Published by , Editorial Assistant
World Coal,

The US Department of Energy’s (DOE) Office of Fossil Energy (FE) has selected three additional projects to receive approximately US$3 million in federal funding for cost-shared research and development projects.

The projects will develop innovative uses of domestic coal for upgraded coal-based feedstocks used to produce power and to make steel and high value products – ultimately creating new market opportunities for coal. These projects will support FE’s Advanced Energy Systems Program.

DOE's National Energy Technology Laboratory will manage the projects, which are:

1. Coal as value added for lithium battery anodes – Semplastics EHC, LLC (Seminole, Florida, USA) will complete the development of a novel composite material specifically targeted for use in lithium ion (Li-ion) battery anodes using US coal as the feedstock. A new material based on Semplastics’ X-MAT® polymer-derived ceramic technology shows promise for use in Li-ion battery anodes.

The objective of this work is to find the best formulation for technical performance and economic viability, thereby preparing this material for the marketplace.

DOE Funding: US$749 942.
Non-DOE funding: US$187 500.
Total value: US$937 442.

2. Laboratory-scale coal-derived graphene process – the University of North Dakota will demonstrate a laboratory-scale coal-derived graphene process to produce graphene oxide, reduced graphene oxide, and graphene quantum dots starting from domestic US coal. The steps to meet the proposed objective include:

  1. Coal pre-treatment with methods developed by the University’s Energy & Environment Research Center.
  2. Graphitisation of treated coal products.
  3. Exfoliation of graphite to graphene.
  4. An economic feasibility analysis.
  5. Analysis of product target markets and technology gaps.

These processes will be applied to anthracite, bituminous, subbituminous, and lignite coals to advance the current state of technology, as well as maximise the coal value chain.

DOE Funding: US$744 064.
Non-DOE funding: US$186 016.
Total value: US$930 080.

3. Sub-pilot-scale production of high value products from US coals – The University of Utah, USA will:

  1. Scale up and verify lab-scale developments on the production of isotropic and mesophase coal-tar pitch for carbon fibre production, using coals from five US coal-producing regions located in Utah, Wyoming, West Virginia, Arkansas, and Illinois (all USA).
  2. Investigate the production of a high value silicon carbide by-product using residual coal char from the tar production process.
  3. Develop an extensive database and suite of tools for data analysis and economic modelling to relate process conditions to product quality, and to assess the economic viability of coals from different regions for producing specific high value products.
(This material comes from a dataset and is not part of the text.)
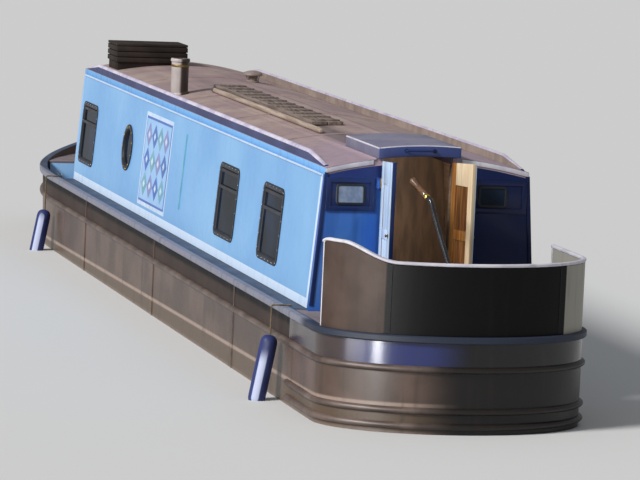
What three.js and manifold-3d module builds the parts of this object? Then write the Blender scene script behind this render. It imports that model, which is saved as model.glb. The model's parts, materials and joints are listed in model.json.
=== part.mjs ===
// A steel canal narrowboat of 45 feet with a rounded stern, an open stern deck behind
// the cabin, an open bow well and a short foredeck. It stands on its flat base plate.
//
// Millimetres. +X points to the bow, +Y to port and +Z up. The origin lies under the middle
// of the boat, in the plane of the base plate's underside.
// Lengths along the boat are measured from the aft face of the rear bulkhead, forward positive.

import * as THREE from "three";
import { mergeVertices } from "three/addons/utils/BufferGeometryUtils.js";
import Module from "manifold-3d";

const wasm = await Module();
wasm.setup();

// Driving dimensions of the hull
const halfBeam = 1005; // to the outside of the side plating
const hullWall = 40; // plate, frames and lining
const baseThickness = 10;
const gunwaleZ = 1208; // top of the side plating
const sternStraight = 750; // rear bulkhead to the start of the rounded stern
const sternRound = 650; // depth of the rounded stern
const cabinLength = 9370;
const wellLength = 1450;
const bowLength = 1496; // well to the stem
const bowStraight = 250; // parallel sides past the front bulkhead
const bowRake = 260; // the stem leans forward by this
const bowSheer = 170; // the gunwale rises to the stem by this
const stemReach = 45; // the stem's block stands ahead of the plating
const stemHalf = 14;
const stemRise = 30; // and above it
const bowFenderReach = 134;
const bowFenderRadius = 62;
const bowFenderZ = [760, 1180];
const strakeReach = 30; // rubbing strakes stand out this far
const strakeHalf = 24; // half their height
const edgeBandHalf = 25; // half the height of the band along the gunwale
const topStrakeDrop = 240; // below the gunwale
const counterStrakeDrops = [540, 650];
const uxterZ = 455; // underside of the flat plate over the propeller
const uxterThickness = 15;
const swimWall = 30;

// Driving dimensions of the decks
const deckTopZ = gunwaleZ - 10;
const deckThickness = 20;
const sternDeckFrontX = 60;
const sideDeckThickness = 15;
const wellFloorZ = 760;
const wellFrontThickness = 30;
const foredeckZ = gunwaleZ + 26;
const lidOffset = 330; // well front to the locker's lid
const lidLength = 520;
const lidHalf = 230;
const lidThickness = 14;
const lidLap = 40; // the lid covers the edge of its way by this
const dolly = { x: -520, half: 850 };
const studSetback = 380; // mooring stud behind the stem

// Driving dimensions of the bulwark round the stern deck
const bulwarkHeight = 500;
const bulwarkEndRise = 120; // to port only
const bulwarkEndAngle = 83; // degrees round from dead astern to its port end
const bulwarkRiseAngles = [33, 64];
const bulwarkFrontX = -60; // to starboard it runs on to the cabin
const railHeight = 26;
const railSeat = 0.9; // the rail over the edge of the bulwark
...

This effort aims to provide a low cost carbon fibre product from coal for potential use in the automotive industry and other important markets. This project could also lead to new economic development opportunities for communities with coal-based economies.

DOE funding: US$1 499 880.
Non-DOE funding: US$432 615.
Total value: US$1 932 495.

The selected projects will join ten other projects chosen under this FOA in September of 2019 that received approximately US$10.2 million in federal funding.